Szymborska was the first of a group of Eastern European poets - Tadeusz Rozewicz, Adam Zagajewski, Miroslav Holub - that I came to know this year. It's the bubbling joy of her writing (as well as the sorrow and the unsparing observation) that brings me back to her over and over again.
James Schuyler Selected Poems
The green leaves of the tulips on my desk
like grass light on flesh,
and a green-copper steeple
and streaks of cloud beginning to glow.
I can't get over
how it all works in together
I always start with the library book. And I can always tell how much I like the writer by (a) how rapidly the dogears accumulate (sorry, public library, and all your patrons) and (b) how quickly I fire up Book Depository to order my own copy. With Schuyler both these happened fast. Very fast.
Craig Arnold Made Flesh
This collection did such things to me that I wasn't able to write about it. But I shared the exquisite Hymn to Persephone - Then she reached on her tiptoes he was a head taller / and breathed into his mouth the scent of mint and violets - over and over again.
Rosemary Sutcliff Tristan and Iseult
I went back to some childhood favourites this year, for comfort reading - I Capture the Castle has been referenced in endless Twitter conversations, but Mrs Frisby and the Rats of NIMH got another outing, as did M.M. Kaye's An Ordinary Princess and a bit of Mary Poppins and some Margaret Mahy. This book by one of my favourite children's writers was new to me, and its moral complexity and occasional sensuality surprised me.
And beyond, Iseult sat among the piled cushions, combing her hair that was red as hot copper in the smoky torchlight.
She said, “Put out that torch. It has served to guide you to me, and the moon is better for keeping secrets.” And laid aside her silver comb and held out her arms to him.
Louise Erdrich Shadow Tag and Jacklight
Now shadows move freely within me as words.
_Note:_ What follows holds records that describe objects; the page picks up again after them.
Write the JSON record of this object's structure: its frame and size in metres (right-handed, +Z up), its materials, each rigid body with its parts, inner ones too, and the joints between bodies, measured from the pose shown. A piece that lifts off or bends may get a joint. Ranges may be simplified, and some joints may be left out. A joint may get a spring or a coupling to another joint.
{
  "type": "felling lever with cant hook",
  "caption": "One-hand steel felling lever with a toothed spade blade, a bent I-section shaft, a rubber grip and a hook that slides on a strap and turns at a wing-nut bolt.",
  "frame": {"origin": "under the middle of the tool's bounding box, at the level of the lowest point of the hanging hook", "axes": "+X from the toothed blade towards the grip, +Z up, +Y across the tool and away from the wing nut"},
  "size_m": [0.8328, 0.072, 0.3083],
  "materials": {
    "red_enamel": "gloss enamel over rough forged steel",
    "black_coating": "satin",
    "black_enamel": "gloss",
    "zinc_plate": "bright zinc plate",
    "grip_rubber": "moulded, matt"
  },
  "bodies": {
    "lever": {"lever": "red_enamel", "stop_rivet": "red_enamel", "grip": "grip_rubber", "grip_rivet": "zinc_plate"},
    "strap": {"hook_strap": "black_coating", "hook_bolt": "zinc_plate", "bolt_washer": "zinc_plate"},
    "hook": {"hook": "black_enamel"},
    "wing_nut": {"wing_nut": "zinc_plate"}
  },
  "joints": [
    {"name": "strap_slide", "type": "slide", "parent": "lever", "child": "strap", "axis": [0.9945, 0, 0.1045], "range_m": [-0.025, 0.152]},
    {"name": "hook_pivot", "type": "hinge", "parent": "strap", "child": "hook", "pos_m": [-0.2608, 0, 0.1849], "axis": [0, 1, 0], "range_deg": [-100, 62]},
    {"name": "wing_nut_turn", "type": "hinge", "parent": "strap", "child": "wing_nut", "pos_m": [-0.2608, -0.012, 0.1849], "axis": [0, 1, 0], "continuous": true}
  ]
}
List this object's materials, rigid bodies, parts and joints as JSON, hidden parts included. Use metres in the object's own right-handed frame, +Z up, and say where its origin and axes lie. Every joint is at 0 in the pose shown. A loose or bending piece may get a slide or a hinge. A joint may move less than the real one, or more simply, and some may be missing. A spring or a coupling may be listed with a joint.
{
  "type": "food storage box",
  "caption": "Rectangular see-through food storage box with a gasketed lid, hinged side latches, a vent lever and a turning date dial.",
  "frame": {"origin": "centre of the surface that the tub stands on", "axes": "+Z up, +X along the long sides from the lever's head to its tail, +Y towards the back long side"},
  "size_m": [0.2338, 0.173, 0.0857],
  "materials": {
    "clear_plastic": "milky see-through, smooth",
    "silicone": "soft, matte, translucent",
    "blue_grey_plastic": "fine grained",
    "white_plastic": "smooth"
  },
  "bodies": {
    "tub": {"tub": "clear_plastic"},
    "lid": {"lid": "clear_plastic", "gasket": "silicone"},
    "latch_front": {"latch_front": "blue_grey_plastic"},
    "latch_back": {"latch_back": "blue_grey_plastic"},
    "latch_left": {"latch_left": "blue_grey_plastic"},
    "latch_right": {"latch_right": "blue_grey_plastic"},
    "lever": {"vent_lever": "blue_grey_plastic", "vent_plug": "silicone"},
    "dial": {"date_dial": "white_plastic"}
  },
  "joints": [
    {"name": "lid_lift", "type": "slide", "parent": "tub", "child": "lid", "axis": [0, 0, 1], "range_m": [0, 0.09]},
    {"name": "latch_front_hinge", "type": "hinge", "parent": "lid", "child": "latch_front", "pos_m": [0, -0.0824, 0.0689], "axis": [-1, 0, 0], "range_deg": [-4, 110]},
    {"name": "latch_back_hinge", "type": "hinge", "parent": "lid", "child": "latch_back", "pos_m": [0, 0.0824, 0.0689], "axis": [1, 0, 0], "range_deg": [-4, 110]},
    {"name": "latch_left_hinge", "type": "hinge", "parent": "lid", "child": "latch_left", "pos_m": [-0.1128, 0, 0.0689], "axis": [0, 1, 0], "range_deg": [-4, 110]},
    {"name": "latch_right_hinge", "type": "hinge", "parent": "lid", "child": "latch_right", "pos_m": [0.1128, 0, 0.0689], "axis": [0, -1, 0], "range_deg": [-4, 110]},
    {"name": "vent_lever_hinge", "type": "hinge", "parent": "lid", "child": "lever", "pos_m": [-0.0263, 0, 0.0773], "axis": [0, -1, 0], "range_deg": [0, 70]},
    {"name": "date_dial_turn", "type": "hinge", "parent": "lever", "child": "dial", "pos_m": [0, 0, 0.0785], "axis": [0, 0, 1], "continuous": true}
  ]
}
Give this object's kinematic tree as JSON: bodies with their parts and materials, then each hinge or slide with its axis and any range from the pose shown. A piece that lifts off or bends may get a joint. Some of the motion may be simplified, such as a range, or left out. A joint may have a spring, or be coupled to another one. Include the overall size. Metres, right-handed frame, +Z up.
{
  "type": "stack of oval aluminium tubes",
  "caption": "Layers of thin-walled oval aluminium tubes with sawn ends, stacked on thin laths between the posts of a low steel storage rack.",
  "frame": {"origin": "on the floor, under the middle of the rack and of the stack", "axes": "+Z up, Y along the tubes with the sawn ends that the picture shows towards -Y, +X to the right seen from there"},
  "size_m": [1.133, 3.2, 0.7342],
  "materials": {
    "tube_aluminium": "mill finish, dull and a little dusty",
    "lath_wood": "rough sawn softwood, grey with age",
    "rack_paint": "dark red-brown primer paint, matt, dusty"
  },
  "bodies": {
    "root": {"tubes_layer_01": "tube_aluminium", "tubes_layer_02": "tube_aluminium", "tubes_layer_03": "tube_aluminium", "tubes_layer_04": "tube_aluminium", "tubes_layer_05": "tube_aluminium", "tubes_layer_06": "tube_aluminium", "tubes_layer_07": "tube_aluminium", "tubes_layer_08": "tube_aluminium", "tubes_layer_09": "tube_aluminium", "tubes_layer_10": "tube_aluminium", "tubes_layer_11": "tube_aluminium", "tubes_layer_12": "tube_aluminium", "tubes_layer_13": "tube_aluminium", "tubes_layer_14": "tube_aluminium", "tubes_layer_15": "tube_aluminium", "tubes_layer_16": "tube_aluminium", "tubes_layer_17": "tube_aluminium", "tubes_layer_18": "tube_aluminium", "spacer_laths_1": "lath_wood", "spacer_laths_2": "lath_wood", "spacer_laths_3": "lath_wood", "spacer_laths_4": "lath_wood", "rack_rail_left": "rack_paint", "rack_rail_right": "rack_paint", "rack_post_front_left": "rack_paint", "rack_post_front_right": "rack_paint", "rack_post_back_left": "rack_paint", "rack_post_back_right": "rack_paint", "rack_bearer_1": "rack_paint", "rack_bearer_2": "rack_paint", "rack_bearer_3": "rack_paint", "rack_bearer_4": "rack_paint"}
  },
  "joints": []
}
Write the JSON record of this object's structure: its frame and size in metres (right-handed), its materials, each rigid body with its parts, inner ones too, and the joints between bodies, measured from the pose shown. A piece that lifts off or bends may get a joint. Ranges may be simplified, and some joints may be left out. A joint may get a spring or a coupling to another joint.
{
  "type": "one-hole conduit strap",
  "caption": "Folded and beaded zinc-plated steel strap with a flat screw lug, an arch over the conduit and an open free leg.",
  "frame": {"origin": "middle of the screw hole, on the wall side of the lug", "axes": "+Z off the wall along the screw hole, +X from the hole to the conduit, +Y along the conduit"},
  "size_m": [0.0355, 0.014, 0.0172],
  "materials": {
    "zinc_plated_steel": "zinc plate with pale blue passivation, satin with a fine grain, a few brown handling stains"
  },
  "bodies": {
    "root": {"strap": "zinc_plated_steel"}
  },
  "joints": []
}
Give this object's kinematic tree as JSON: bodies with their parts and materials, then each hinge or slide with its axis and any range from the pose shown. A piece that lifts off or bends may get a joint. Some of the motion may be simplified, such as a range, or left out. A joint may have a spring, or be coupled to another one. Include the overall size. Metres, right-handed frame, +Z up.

These are eternal, these stunned, loosened verbs.
And I can’t tell you yet
how truly I belong
to the hiss and shift of wind,
these slow, variable mouths
through which, at certain times, I speak in tongues.
Louise Erdrich punches your heart and then makes you ask her to do it again. I find her brutal and beautiful. The Plague of Doves is nearing the top of my holiday reading pile.
Charles Simic
Could you live in the middle of
nowhere Virginia
could you live as in the game
of tag
live as a bride of no one
the sister of algebra
could you love and remember
and remember only to forget
could you live as a dog without a master
and you do of course you do
with the river the wind and the evening star
your little insomnia their big insomnia
each night clenching your eyes hard
clenching them with a sigh
Could you live knowing nothing
of why and where and how
live as a balmy day in dead winter
live as the kitchen radio
blaring all the sad old lyrics
and you do sweetheart you do
I read a lot of Simic this year, in collections - Frightening Toys, That Little Something, Classic Ballroom Dances - and online. I found him, despite some initial puzzlement and resistance, slipping into and shaping my thinking.
Mark Leidner Beauty Was The Case That They Gave Me
The woman told me the saddest thing I had ever heard. I told her I loved her because of what she had told me. Her expression soured. She warned me not to love her for her telling me that. She told me it was okay, and maybe even good, to love her – only not for that. I responded that I did not love her for that, exactly, and that she had misunderstood me. I admitted that why I loved her was related to what she had told me, yes, but only tangentially, and was that alright? She asked me to elaborate, so I told her that I loved her, not for the thing she had told me, but for the courage involved in telling someone something like it, something that sad, which seemed to me to be a great deal of courage – and I told her I also loved her, though far less than for the courage part, although plenty still, for the way in which she told it to me, which I explained had been, in all seriousness, eloquent and mesmerizing. She had a small build and at that point she laughed like a flower, wilting and blooming. Her nose was in the center. I decided to show her the river. I picked her up in my hands and carried her, crisscrossing back and down through the steep and elaborate cragwork of the slope of the riverbank. When my feet were finally in the water I looked at her and said, the river is deep, and fast, and it drowns many people, but I still love it. I still love the river, I told her. But I do not love it because it is deep, and fast, and drowns many people. I love it because it runs behind my house, and I have lived above it forever.
The first writer to whom I have sent a fan letter since primary school. And he was very gracious about it.
Robert Leonard Nostalgia for Intimacy
While not all aspects of intimacy are good, these days I catch myself looking back fondly on earlier times, when New Zealand art was a more intensely local discussion, when New Zealand artists positioned themselves in relation to other New Zealand artists, when the proximity of other positions and competing claims seemed more urgent and consequential. I look back at a time of sandpit politics and storms in teacups, when people were at one another's throats and in one another's faces, and so much seemed to be at stake.
This is the only book of non-fiction I have read since Easter. And I adored it.